Dilansir kembali dari CNN Indonesia (21/11/2019), Dirut Bulog Budi Waseso (Buwas) mengusulkan kenaikan Harga Pembelian beras (HPB) dari Rp9.583 per Kilogram (Kg) menjadi Rp10.742 per Kg pada 2020. Usulan kenaikan harga dilakukan, mengingat harga lama jauh di bawah harga pasaran. Hal ini diperkuat juga dengan alasan kerugian Bulog di bulan Oktober yang mencapai 160 miliar dan kesulitan pendanaan dalam menyerap gabah dan beras dari petani. Diketahui bahwa Bulog hanya mengandalkan kredit perbankan dalam melaksanakan kewajiban tersebut. Alasannya, pembayaran dari pemerintah baru dapat dilakukan setelah terjadi realisasi penjualan Cadangan Beras Pemerintah (CBP), sehingga pencairan dana tidak selalu di awal tahun yang otomatis akan mempengaruhi kinerja keuangan Bulog.

Ditengah gonjang ganjing kestabilan, Dirut Bulog Buwas telah berupaya mencari solusi dengan melakukan kerjasama dengan Aprindo dalam hal penyaluran berbasis toko ritel modern (CNN Indonesia 12/11/2019). Toko ritel modern tak lain adalah toko yang memiliki basis market place yang dijangkau digital seperti supermarket, minimarket, hypermarket, dan sejenisnya. Lagi-lagi disalurkan pada pangsa pasar yang memiliki modal besar, bukan pedagang kalangan menengah ke bawah.

Flashback berita sebelumnya, Muslimahnews (27/09/2018) telah menyampaikan jauh-jauh hari bahwa Menteri Perdagangan Enggartiasto Lukito telah melakukan kebijakan impor beras sebanyak 2 juta ton. Bahkan Buwas selaku Dirut Bulog sangat menyayangkan hal tersebut. Pasalnya, gudang Bulog tengah penuh dengan stok beras yang mampu memenuhi kebutuhan dalam negeri hingga Juni 2019. Tak tanggung-tanggung, Bulog juga telah menyewa gudang di beberapa daerah dengan biaya Rp 45 miliar demi menampung surplus beras nasional. 
Dengan kata lain, impor beras tidak seharusnya dilakukan. Namun, Kemendag tetap menerbitkan  Pesertujuan Impor (PI) untuk Bulog. 

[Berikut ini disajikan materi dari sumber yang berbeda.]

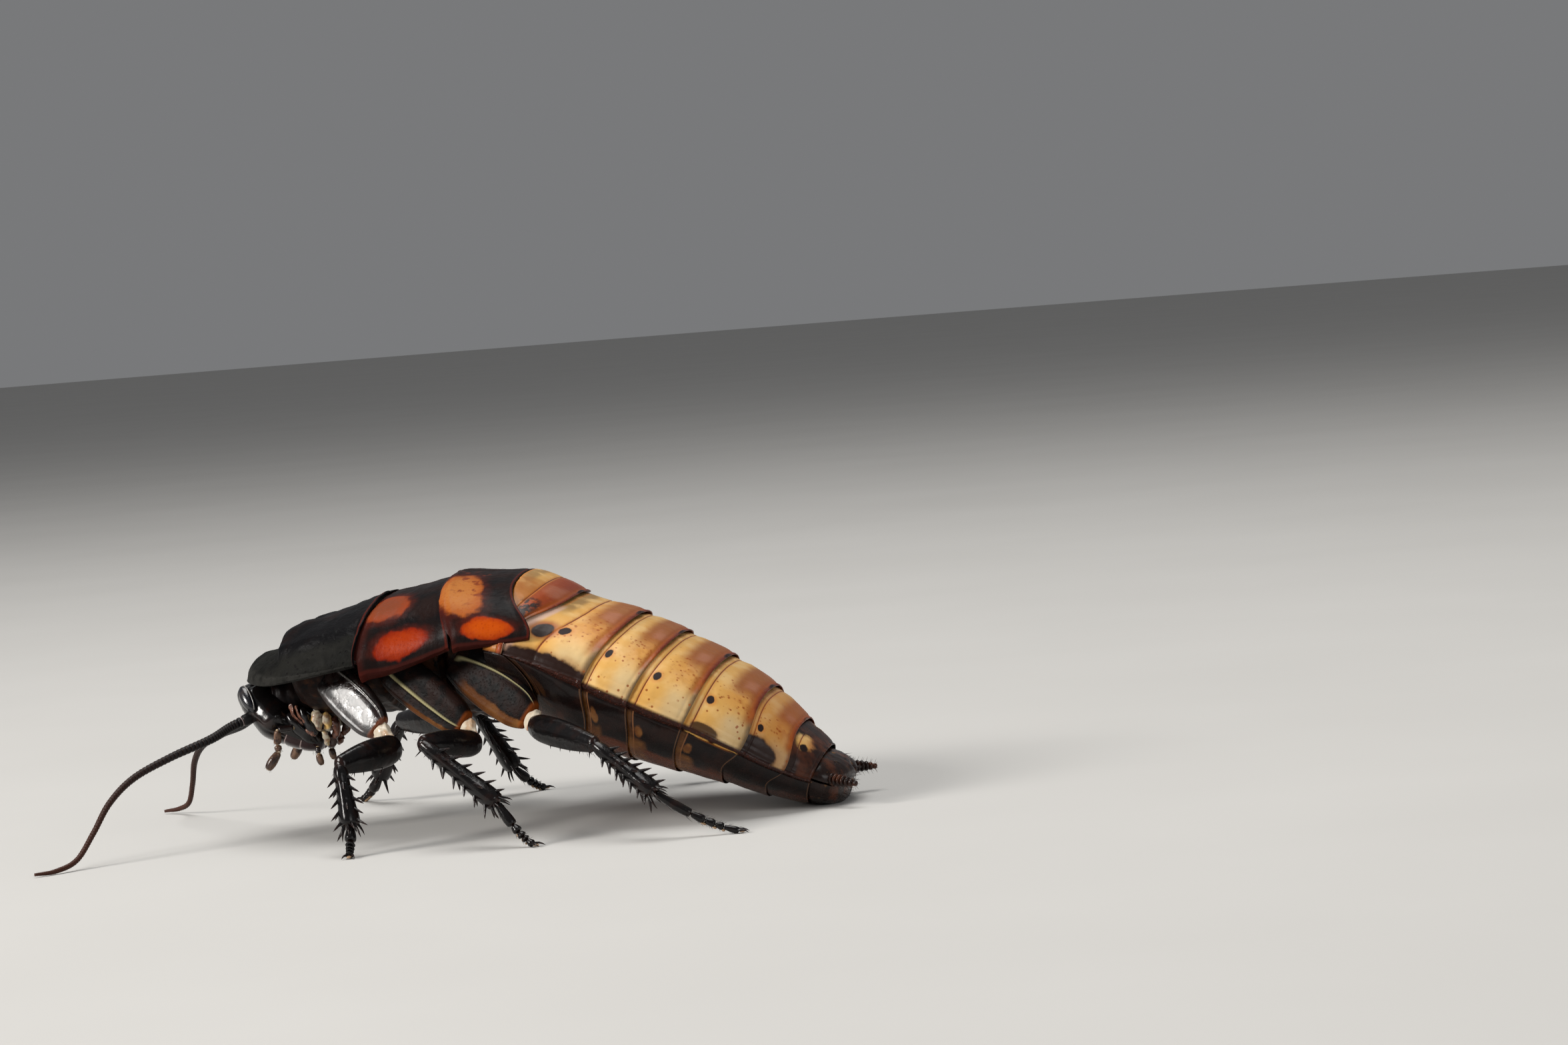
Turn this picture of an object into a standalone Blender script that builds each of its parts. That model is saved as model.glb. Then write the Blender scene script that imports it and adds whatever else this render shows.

Berita ini bahkan menjadi sebuah penguat fakta bahwa Pangan Indonesia darurat impor. Pasalnya, Dirut Bulog Buwas secara blak-blakan mengatakan bahwa produk-produk pangan Bulog saat ini hanya mengusai pasar sebesar 6%. Sedangkan sisanya 94% dikuasai oleh kartel. Kegiatan kartel dapat menaikkan harga pangan sehingga mendorong laju inflasi. Sehingga ia berharap agar kegiatan kartel dapat berkurang (konfrontasi.com, 23/5/2019).

Berbagai informasi di atas memperlihatkan bahwa masing-masing perjabat negara berjalan sendiri sesuai keinginan tanpa melakukan koordinasi untuk menyamakan pendapat dan bisa bersinergi mendorong langkah pemerintah menjaga pasokan beras.  Sistem kerja yang terdesentralisasi dan minim antisipasi, tak pelak menunjukkan keseriusan kerja yang gagal. Padahal mengelola ketersediaan beras sebagai bahan pangan pokok, adalah bagian dari ikhtiar untuk mencapai target periodik yang terukur dan terencana. Tambal sulamnya cara kerja, ditambah rumitnya birokrasi, sungguh tak lagi menjadikan kepentingan rakyat sebagai tujuan pengabdian profesinya (muslimahnews.com, 27/09/2018)

Hal ini menjadi bukti bahwa solusi dari berbagai kondisi di atas tak akan terselesaikan jika berlandaskan pada sistem kapitalisme. Negara korporasi lebih melindungi kepentingan pebisnis dibanding menjamin kebutuhan dasar rakyat. Padahal dalam sistem islam, negara diberi amanah untuk mensejahterahkan masyarakat yang merupakan kewajiban dan tanggung jawabnya memimpin rakyat. Bukan malah menyibukkan diri menghitung untuk rugi untuk kepentingan pribadi dan golongan.